Uitspraak
[appellant],
[geïntimeerde],
Gerechtshof Arnhem-Leeuwarden
In deze zaak gaat het om een kort geding dat is aangespannen door [appellant], die in hoger beroep de vernietiging van een vonnis van de voorzieningenrechter van de rechtbank Noord-Nederland vordert. De voorzieningenrechter had eerder de vordering van [appellant] afgewezen, waarin hij vroeg om [geïntimeerde] te verbieden om executoriaal beslag te leggen op zijn bedrijfsauto, een Opel Vivaro. De achtergrond van het geschil ligt in een echtscheiding tussen partijen, waarbij een convenant is gesloten dat [appellant] verplichtte om de hypothecaire lening van de echtelijke woning te voldoen. [appellant] is in gebreke gebleven, wat heeft geleid tot beslaglegging door de bank op een bedrag dat aan [geïntimeerde] toekwam.
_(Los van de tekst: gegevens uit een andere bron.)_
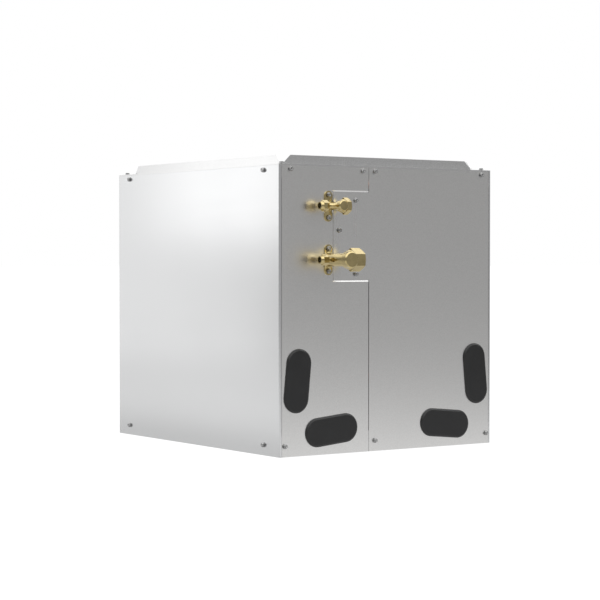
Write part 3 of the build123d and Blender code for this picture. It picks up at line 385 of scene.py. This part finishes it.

In het hoger beroep stelt [appellant] dat hij de vordering van [geïntimeerde] heeft voldaan, maar het hof oordeelt dat hij niet voldoende bewijs heeft geleverd om deze stelling te onderbouwen. Het hof concludeert dat [geïntimeerde] een dringend belang heeft bij de verkoop van de bedrijfsauto, aangezien [appellant] de vordering niet heeft betaald. De grieven van [appellant] falen, en het hof bekrachtigt het vonnis van de voorzieningenrechter, waarbij [appellant] wordt veroordeeld in de kosten van het hoger beroep.